Your instructions —
Transcribe only the lines from the line with "Recreate this object" through the line with "LOCK_STRANDS = 2", exactly, counting both of those lines as part of the stretch.

Supplied entries —
↓

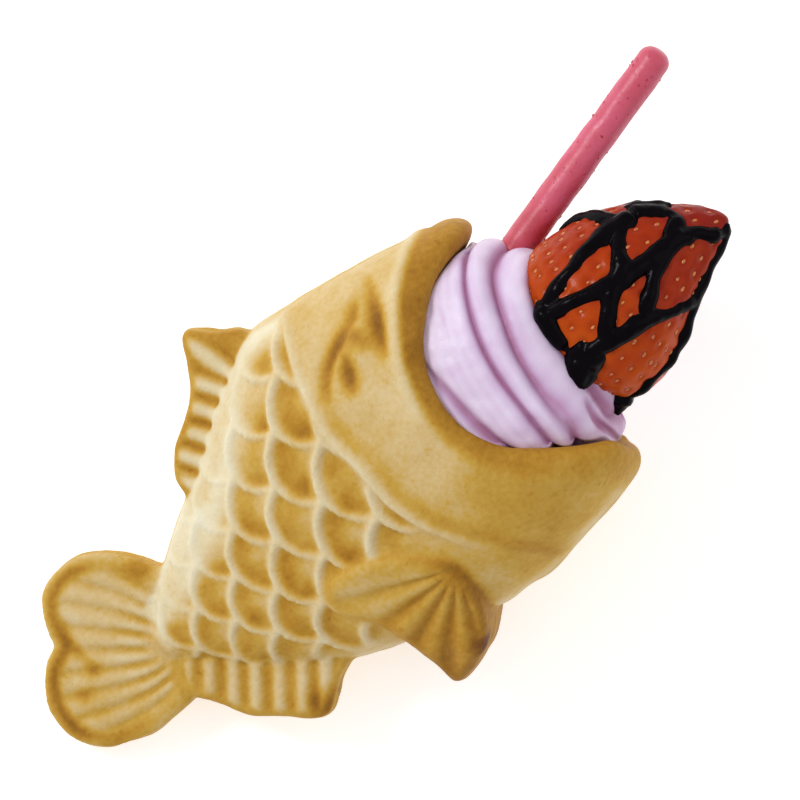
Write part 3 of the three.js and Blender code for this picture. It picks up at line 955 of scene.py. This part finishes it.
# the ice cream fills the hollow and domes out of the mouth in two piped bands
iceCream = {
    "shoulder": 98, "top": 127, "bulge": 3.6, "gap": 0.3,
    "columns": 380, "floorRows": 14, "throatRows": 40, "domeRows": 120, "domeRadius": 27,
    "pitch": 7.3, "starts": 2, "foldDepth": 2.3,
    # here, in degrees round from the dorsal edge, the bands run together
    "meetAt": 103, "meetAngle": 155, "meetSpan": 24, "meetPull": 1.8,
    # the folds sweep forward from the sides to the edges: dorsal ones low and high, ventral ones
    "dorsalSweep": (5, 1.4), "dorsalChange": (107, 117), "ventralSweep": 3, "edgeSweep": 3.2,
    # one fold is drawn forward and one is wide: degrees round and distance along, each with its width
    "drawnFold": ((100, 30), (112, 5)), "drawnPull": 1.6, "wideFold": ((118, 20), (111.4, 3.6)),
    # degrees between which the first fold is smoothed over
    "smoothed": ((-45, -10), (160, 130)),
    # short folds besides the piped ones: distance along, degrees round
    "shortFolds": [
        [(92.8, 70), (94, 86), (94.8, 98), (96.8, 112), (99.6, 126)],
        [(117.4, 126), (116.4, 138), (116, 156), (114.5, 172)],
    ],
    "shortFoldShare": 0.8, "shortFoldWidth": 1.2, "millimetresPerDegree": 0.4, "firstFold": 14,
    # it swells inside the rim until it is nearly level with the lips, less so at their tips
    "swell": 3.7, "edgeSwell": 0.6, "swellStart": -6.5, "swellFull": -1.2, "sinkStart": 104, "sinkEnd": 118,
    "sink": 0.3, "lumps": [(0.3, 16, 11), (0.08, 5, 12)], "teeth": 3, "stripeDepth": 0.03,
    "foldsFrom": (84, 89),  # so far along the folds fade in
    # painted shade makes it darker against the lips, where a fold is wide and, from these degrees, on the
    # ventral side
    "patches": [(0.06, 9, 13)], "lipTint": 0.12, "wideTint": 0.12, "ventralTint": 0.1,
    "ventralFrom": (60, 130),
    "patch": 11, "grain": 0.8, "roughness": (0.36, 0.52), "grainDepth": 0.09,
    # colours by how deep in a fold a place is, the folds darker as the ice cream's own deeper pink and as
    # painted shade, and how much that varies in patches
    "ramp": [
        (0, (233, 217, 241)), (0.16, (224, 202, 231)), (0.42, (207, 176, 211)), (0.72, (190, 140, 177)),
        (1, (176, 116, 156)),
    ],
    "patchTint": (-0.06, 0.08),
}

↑
↓

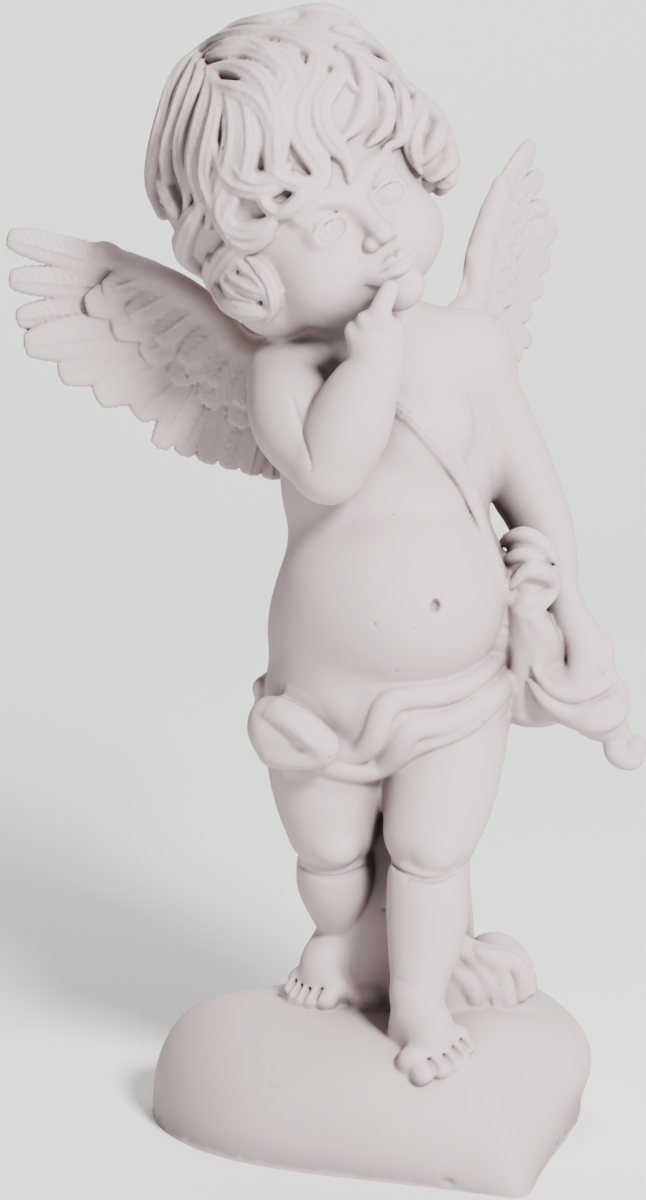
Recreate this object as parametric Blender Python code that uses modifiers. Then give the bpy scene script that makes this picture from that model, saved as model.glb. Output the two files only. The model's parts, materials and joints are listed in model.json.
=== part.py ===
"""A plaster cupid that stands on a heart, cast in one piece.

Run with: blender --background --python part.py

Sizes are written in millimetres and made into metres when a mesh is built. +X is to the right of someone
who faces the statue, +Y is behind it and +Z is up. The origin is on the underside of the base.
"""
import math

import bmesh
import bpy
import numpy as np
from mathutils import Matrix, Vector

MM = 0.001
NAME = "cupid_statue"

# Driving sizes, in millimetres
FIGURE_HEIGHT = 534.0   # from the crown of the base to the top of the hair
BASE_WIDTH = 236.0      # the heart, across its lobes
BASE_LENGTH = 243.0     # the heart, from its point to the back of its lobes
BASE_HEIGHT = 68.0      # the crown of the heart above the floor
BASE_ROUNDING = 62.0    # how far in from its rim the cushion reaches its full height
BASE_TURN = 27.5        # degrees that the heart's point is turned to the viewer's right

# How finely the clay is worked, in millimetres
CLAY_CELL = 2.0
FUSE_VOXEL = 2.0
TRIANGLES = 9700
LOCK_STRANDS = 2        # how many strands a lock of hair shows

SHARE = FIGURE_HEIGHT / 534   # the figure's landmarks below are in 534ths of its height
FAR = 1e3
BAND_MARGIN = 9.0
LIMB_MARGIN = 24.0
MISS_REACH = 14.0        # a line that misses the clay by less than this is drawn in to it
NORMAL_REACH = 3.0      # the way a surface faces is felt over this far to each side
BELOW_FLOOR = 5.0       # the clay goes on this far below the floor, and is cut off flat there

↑

Answer in full —
Recreate this object as parametric Blender Python code that uses modifiers. Then give the bpy scene script that makes this picture from that model, saved as model.glb. Output the two files only. The model's parts, materials and joints are listed in model.json.
=== part.py ===
"""A plaster cupid that stands on a heart, cast in one piece.

Run with: blender --background --python part.py

Sizes are written in millimetres and made into metres when a mesh is built. +X is to the right of someone
who faces the statue, +Y is behind it and +Z is up. The origin is on the underside of the base.
"""
import math

import bmesh
import bpy
import numpy as np
from mathutils import Matrix, Vector

MM = 0.001
NAME = "cupid_statue"

# Driving sizes, in millimetres
FIGURE_HEIGHT = 534.0   # from the crown of the base to the top of the hair
BASE_WIDTH = 236.0      # the heart, across its lobes
BASE_LENGTH = 243.0     # the heart, from its point to the back of its lobes
BASE_HEIGHT = 68.0      # the crown of the heart above the floor
BASE_ROUNDING = 62.0    # how far in from its rim the cushion reaches its full height
BASE_TURN = 27.5        # degrees that the heart's point is turned to the viewer's right

# How finely the clay is worked, in millimetres
CLAY_CELL = 2.0
FUSE_VOXEL = 2.0
TRIANGLES = 9700
LOCK_STRANDS = 2        # how many strands a lock of hair shows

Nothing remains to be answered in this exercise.